At last, Kauai glass
recycling contract
to begin

By Anthony Sommer
Star-Bulletin

Tapa

LIHUE -- Kauai's Great Glass Recycling War is over.

Garden Isle Disposal Inc., the losing bidder, announced yesterday it will drop its protest of the award to winning bidder JC Sandblasting. That means the $100,000-a-year contract with the county will go into effect sometime in April.

That still leaves 500 tons of old bottles and jars that have piled up in storage yards on the island for the past year because there was no recycling contract.

Garden Isle Disposal said it won't give or sell the glass to competitor JC Sandblasting but it isn't sure anyone else wants it, either.

Ground-up glass primarily is used to replace gravel in road surfacing material called "glassphalt," in concrete blocks for buildings and to line the bottom of fish tanks.

Because of the small resale value, the counties have to pay recycling companies to process old bottles and jars for reuse. The primary benefit is keeping massive amounts of glass that will never decompose out of the county landfill.

JC Sandblasting, owned by J.C. and Joanne Carvalho, had the county glass recycling contract for two years. At the same time, Garden Isle Disposal, the island's largest commercial trash hauler, had the recycling contract for everything else.

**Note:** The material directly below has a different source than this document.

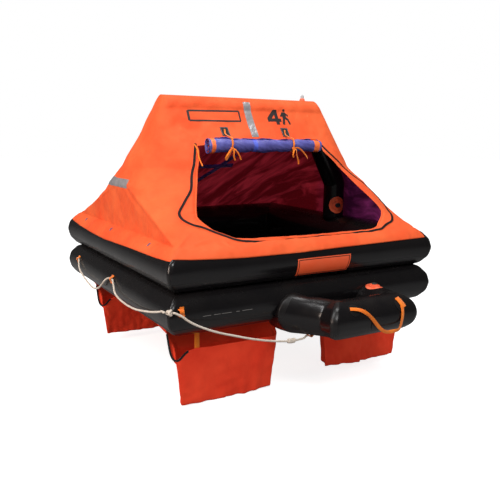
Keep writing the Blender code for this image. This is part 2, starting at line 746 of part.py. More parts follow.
def build_line_loops():
    """Webbing loops welded to the lower tube, through which the grab line runs."""
    flat = TUBE_R * (1 - math.cos(math.pi / TUBE_SIDES)) - GAP
    for name, side, along in LOOPS:
        point, outward = tube_point(side, along, LOOP_ANGLE)
        frame = facing(point - outward * flat, outward)
        plate(f"line_loop_{name}", frame, LOOP_WIDE, LOOP_TALL, LOOP_THICK, "orange_webbing")
    low = ramp_z(RAMP_LOOP_Y) - RAMP_R * math.cos(math.pi / RAMP_SIDES) - GAP
    frame = facing((RAMP_LEFT_X, RAMP_LOOP_Y, low), (0, RAMP_SLOPE, -1), (0, 1, 0))
    plate("line_loop_ramp", frame, LOOP_TALL, LOOP_WIDE, LOOP_THICK, "orange_webbing")


def smooth_route(points, steps):
    """Evenly spaced points on a smooth curve through the route's own points."""
    points = [Vector(p) for p in points]
    ends = [points[0] * 2 - points[1]] + points + [points[-1] * 2 - points[-2]]
    fine = []
    for i in range(1, len(ends) - 2):
        p0, p1, p2, p3 = ends[i - 1:i + 3]
        for k in range(12):
            t = k / 12
            fine.append(0.5 * ((2 * p1) + (p2 - p0) * t + (2 * p0 - 5 * p1 + 4 * p2 - p3) * t ** 2
                               + (3 * p1 - p0 - 3 * p2 + p3) * t ** 3))
    fine.append(points[-1])
    reach = [0.0]
    for a, b in zip(fine, fine[1:]):
        reach.append(reach[-1] + (b - a).length)
    route = []
    for k in range(steps):
        want = reach[-1] * k / (steps - 1)
        j = max(i for i in range(len(reach)) if reach[i] <= want + 1e-9)
        j = min(j, len(fine) - 2)
        part = (want - reach[j]) / (reach[j + 1] - reach[j])
        route.append(fine[j].lerp(fine[j + 1], part))
    return route


def rope(name, points, steps, thick, finish):
    """Round cord as a bevelled curve with closed ends; its first and last stretch are straight."""
    curve = bpy.data.curves.new(name, "CURVE")
    curve.dimensions = "3D"
    curve.bevel_depth = thick / 2
    curve.bevel_resolution = 2
    curve.use_fill_caps = True
    line = curve.splines.new("POLY")
    route = [Vector(points[0])] + smooth_route(points[1:-1], steps) + [Vector(points[-1])]
    line.points.add(len(route) - 1)
    for slot, point in zip(line.points, route):
        slot.co = (*point, 1.0)
    item = bpy.data.objects.new(name, curve)
    bpy.context.scene.collection.objects.link(item)
    curve.materials.append(material(finish).copy())
    return item


# Hand-set routes on the left side as (along, height, distance out of the loop's line)
FAR_SPAN = ((0.603, 0.096, 0.006), (0.575, 0.066, 0.012), (0.516, 0.036, 0.013), (0.400, 0.008, 0.013),
            (0.285, -0.006, 0.013), (0.180, 0.014, 0.013), (0.100, 0.056, 0.013), (0.050, 0.090, 0.011),
            (0.020, 0.106, 0.004))
NEAR_SPAN = ((-0.074, 0.106, 0.005), (-0.106, 0.080, 0.011), (-0.126, 0.054, 0.013), (-0.190, 0.035, 0.013),
             (-0.322, 0.028, 0.013), (-0.464, 0.038, 0.013), (-0.640, 0.070, 0.013), (-0.740, 0.094, 0.012),
             (-0.800, 0.112, 0.012))
RIGHT_SPAN = NEAR_SPAN[:5] + ((-0.440, 0.046, 0.013), (-0.540, 0.078, 0.013), (-0.600, 0.106, 0.006))


def span(name, side, shape, start, end, shift=0.0, closing=None):
    """One hanging stretch of the grab line between two places along a side."""
    first, _ = tube_point(side, start, LOOP_ANGLE, LOOP_RISE)
    last, _ = tube_point(side, end, LOOP_ANGLE, LOOP_RISE)
    directions = {"back": (0, 1), "left": (-1, 0), "right": (1, 0)}
    dx, dy = directions[side]
    base = abs(first.x) if dx else abs(first.y)
    lead = Vector((0, 0.009, 0)) if dx else Vector((0.009, 0, 0))
    points = [first, first - lead]
    for along, z, out in shape:
        reach = base + out
        place_along = along + shift
        points.append(Vector((dx * reach, place_along, z)) if dx else Vector((place_along, dy * reach, z)))
    points += [last + lead, last] if closing is None else closing
    rope(name, points, 14, LINE_D, "white_rope")


def build_grab_line():
    edge = LOOP_WIDE / 2 + 2 * GAP
    for side in ("left", "right"):
        span(f"grab_line_{side}_far", side, FAR_SPAN, 0.640 - edge, -0.030 + edge)
    span("grab_line_back_right", "back", FAR_SPAN, 0.640 - edge, -0.030 + edge)
    span("grab_line_back_left", "back", FAR_SPAN, -0.030 - edge, -0.700 + edge, -0.670)
    span("grab_line_right_near", "right", RIGHT_SPAN, -0.030 - edge, -0.640 + edge)
    centre = Vector(KNOT_AT)
    along = Vector((1, -1, 0)).normalized()
    span("grab_line_left_near", "left", NEAR_SPAN, -0.030 - edge, 0.0,
         closing=[centre - along * (KNOT_HALF + 0.010), centre - along * (KNOT_HALF + GAP)])
    profile = [(0.0065, -KNOT_HALF), (0.0150, -0.013), (0.0185, 0.0), (0.0150, 0.013), (0.0065, KNOT_HALF)]
    place("line_knot", lathe("line_knot", profile, 12, facing(centre, along)), "white_rope")
    leave = centre + along * (KNOT_HALF + GAP)
    loop_low = ramp_z(RAMP_LOOP_Y) - RAMP_R * math.cos(math.pi / RAMP_SIDES) - GAP
    arrive = Vector((RAMP_LEFT_X - LOOP_TALL / 2 - GAP, RAMP_LOOP_Y, loop_low - LOOP_RISE))
    front = [leave, leave + along * 0.009, (-0.802, -0.884, 0.100), (-0.770, -0.892, 0.074),
             (-0.720, -0.899, 0.044), (-0.630, -0.908, 0.004), (-0.520, -0.916, -0.032),
             (-0.410, -0.924, -0.064), (-0.300, -0.930, -0.088), (-0.205, -0.932, -0.101),
             (-0.130, -0.932, -0.099), arrive - Vector((0.012, 0, 0)), arrive]
    rope("grab_line_front", front, 16, LINE_D, "white_rope")


clear_scene()
build_tubes()
build_floor()
build_canopy()
build_arch()
build_door_roll()
build_light()
build_ramp()
build_ramp_strap()
build_boarding_plate()
build_pockets()
build_gas_cylinder()
build_righting_strap()
build_line_loops()
build_grab_line()
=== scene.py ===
# %% [markdown]
# # A four person life raft, dressed around its CAD frame
#
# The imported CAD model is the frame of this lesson: it settles every size and place. Each cell
# adds one part of the raft's looks round it. Almost every piece is rubberised or coated cloth,
# so most shapes are surfaces worked out on a grid, with folds added as functions. +Z is up, the
# doorway faces -Y, and Z = 0 is the waterline of the empty raft.

# %% Load the frame
import math

import bmesh
import bpy
import numpy as np
from mathutils import Matrix, Vector


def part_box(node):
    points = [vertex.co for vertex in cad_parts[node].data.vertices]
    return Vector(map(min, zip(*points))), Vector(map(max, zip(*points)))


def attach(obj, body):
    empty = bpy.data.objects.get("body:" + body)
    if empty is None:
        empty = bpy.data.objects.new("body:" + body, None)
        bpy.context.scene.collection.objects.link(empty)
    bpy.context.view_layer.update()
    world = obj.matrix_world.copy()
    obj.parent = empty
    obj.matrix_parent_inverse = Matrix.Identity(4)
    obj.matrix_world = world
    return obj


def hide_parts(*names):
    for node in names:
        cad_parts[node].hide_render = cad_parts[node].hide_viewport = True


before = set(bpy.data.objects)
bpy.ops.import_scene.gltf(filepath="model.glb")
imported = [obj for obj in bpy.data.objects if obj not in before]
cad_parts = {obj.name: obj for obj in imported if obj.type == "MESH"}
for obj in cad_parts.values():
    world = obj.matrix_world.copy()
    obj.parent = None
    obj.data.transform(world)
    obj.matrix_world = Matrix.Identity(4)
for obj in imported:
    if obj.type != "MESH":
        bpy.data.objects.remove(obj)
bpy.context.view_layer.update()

# %% [markdown]
# ## Camera first
#
# The camera stands low at the raft's front left, where the photograph was taken from. It could
# be aimed with a constraint, but three plain angles keep it exact: yaw turns it from +Y towards
# +X, pitch tips it down and roll leans the picture by less than a degree.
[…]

During those two years, whatever glass Garden Isle Disposal picked up from its customers, it sold to JC Sandblasting, which paid for it with some of the money it received from the county. JC Sandblasting then crushed the glass and sold it.

Last April, the county, without any explanation, announced it had decided not to extend its expired contract with JC Sandblasting. After questions were raised by the County Council, solid waste officials conceded the state Health Department wanted some changes made before it would approve a contract extension.

Included were requirements that the glass-recycling contractor pick up glass from bars and restaurants and that it sponsor a major "public education" campaign on glass recycling.

The state also wanted the contractor paid on the basis of amounts of glass processed rather than just given a flat-rate payment check every month.

Bidding on the revamped program didn't take place until December and the new contract was awarded in February. Meanwhile, mountains of glass piled up at Garden Isle.

Finally, Garden Isle invested $73,000 in a glass crusher and decided to bid against JC Sandblasting for the county contract, which it lost.

Garden Isle filed a protest, it was rejected and yesterday company President Cathy Shibuya said she will not ask for a reconsideration.